— begin RECORD SET —

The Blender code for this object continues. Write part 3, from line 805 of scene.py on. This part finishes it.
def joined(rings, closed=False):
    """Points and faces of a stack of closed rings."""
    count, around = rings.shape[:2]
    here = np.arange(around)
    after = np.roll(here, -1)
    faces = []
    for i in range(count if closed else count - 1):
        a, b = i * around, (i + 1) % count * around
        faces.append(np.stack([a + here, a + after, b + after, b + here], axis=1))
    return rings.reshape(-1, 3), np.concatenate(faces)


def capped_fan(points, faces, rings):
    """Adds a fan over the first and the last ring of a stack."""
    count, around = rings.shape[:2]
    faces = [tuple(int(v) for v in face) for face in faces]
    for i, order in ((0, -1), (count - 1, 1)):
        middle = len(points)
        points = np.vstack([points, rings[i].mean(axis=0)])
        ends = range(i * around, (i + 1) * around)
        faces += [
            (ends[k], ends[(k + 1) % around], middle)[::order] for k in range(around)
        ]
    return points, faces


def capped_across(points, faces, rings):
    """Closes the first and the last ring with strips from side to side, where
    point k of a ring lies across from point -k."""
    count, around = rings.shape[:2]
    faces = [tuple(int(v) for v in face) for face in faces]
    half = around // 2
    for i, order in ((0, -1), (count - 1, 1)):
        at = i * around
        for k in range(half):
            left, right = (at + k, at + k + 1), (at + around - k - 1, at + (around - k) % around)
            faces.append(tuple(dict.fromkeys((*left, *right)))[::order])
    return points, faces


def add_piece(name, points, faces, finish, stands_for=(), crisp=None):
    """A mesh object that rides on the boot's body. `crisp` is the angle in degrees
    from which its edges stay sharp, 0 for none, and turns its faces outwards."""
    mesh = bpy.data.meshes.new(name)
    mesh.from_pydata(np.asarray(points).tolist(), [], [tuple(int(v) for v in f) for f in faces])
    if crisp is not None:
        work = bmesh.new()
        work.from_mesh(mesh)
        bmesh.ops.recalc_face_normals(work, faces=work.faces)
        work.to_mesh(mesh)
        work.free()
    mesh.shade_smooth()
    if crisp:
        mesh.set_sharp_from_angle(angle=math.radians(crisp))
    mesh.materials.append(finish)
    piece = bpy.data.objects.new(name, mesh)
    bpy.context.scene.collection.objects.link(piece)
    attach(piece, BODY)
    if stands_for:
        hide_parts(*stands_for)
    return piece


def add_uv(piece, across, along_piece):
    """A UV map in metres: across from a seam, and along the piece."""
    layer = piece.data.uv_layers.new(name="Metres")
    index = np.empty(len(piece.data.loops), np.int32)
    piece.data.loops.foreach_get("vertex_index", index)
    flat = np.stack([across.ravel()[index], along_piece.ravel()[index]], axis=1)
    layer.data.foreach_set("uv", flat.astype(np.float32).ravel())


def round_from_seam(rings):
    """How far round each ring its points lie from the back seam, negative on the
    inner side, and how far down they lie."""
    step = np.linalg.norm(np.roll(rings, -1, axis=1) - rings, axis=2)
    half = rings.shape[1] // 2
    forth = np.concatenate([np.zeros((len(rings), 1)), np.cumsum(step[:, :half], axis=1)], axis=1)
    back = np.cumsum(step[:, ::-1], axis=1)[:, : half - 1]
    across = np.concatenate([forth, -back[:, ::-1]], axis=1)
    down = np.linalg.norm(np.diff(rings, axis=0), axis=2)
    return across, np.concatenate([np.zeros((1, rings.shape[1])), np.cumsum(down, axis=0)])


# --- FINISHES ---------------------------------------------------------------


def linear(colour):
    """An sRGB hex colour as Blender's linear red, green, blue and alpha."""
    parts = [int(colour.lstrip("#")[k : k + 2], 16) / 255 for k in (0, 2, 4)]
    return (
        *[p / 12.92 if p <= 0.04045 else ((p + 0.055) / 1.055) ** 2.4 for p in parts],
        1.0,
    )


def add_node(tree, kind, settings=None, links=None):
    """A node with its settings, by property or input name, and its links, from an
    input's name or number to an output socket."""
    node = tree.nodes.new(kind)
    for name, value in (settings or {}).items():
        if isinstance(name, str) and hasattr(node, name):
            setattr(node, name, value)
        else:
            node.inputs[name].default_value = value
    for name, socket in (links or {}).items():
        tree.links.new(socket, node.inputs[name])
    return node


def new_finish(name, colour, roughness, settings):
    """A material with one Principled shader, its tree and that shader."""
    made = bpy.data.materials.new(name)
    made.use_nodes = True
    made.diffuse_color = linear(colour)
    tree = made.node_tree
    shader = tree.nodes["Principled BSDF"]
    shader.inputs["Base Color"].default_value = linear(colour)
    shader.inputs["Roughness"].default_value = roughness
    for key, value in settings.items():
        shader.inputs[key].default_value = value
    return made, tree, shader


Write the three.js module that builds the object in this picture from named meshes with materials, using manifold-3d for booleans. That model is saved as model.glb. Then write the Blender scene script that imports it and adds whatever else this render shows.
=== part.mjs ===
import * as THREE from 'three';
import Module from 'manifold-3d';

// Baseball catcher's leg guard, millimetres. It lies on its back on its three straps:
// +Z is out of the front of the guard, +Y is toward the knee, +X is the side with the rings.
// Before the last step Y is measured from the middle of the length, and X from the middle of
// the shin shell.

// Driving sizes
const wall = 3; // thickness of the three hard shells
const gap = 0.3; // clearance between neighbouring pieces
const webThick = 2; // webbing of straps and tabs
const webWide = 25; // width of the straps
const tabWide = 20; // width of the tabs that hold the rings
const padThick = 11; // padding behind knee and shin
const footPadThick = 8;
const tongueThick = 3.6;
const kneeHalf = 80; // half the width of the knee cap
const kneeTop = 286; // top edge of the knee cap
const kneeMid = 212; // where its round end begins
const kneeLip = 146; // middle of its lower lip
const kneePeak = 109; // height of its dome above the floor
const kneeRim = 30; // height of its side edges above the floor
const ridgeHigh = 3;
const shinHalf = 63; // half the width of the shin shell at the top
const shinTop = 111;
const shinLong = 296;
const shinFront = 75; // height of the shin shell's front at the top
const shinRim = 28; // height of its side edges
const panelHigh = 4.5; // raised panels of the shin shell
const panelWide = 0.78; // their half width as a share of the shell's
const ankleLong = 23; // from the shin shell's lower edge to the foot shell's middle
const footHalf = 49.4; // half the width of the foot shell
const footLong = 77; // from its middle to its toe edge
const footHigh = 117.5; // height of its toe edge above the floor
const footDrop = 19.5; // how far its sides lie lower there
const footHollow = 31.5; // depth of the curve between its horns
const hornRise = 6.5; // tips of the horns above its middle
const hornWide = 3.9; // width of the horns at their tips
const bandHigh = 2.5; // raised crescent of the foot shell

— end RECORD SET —
— begin RECORD SET —

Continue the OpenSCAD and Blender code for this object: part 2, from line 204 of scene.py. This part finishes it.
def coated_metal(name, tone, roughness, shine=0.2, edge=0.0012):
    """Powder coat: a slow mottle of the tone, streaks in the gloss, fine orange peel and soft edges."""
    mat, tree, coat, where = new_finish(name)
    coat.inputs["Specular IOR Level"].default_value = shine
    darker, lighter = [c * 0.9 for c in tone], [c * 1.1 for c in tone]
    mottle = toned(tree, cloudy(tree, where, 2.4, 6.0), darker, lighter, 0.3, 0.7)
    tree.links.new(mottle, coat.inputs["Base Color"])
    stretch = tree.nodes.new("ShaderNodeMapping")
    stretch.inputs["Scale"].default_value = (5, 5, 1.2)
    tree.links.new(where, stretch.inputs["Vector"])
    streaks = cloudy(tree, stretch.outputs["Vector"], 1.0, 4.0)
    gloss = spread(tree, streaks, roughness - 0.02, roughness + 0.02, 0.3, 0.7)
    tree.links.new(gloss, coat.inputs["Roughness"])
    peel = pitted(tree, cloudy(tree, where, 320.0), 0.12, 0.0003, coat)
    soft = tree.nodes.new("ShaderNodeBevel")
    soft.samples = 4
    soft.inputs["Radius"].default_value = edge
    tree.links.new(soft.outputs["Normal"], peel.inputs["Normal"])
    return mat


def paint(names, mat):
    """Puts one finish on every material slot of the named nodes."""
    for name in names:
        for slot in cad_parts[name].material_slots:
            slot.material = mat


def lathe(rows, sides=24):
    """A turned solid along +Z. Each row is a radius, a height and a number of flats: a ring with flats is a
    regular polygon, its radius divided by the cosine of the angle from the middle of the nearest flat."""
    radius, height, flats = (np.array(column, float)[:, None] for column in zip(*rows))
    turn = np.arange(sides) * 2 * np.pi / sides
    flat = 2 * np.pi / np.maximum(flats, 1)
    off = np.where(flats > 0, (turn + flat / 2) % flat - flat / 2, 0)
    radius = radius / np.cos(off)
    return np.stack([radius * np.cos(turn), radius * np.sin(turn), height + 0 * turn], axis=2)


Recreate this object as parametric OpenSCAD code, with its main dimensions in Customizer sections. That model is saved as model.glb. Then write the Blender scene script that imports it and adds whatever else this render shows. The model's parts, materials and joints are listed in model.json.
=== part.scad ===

— end RECORD SET —

> **WHAT THE EXERCISE ASKS**
Exactly repeat the lines from the line with "Write the three.js" to the line with "the shin shell.", including both, and output nothing else.

> **EXERCISE SOLUTION**
Write the three.js module that builds the object in this picture from named meshes with materials, using manifold-3d for booleans. That model is saved as model.glb. Then write the Blender scene script that imports it and adds whatever else this render shows.
=== part.mjs ===
import * as THREE from 'three';
import Module from 'manifold-3d';

// Baseball catcher's leg guard, millimetres. It lies on its back on its three straps:
// +Z is out of the front of the guard, +Y is toward the knee, +X is the side with the rings.
// Before the last step Y is measured from the middle of the length, and X from the middle of
// the shin shell.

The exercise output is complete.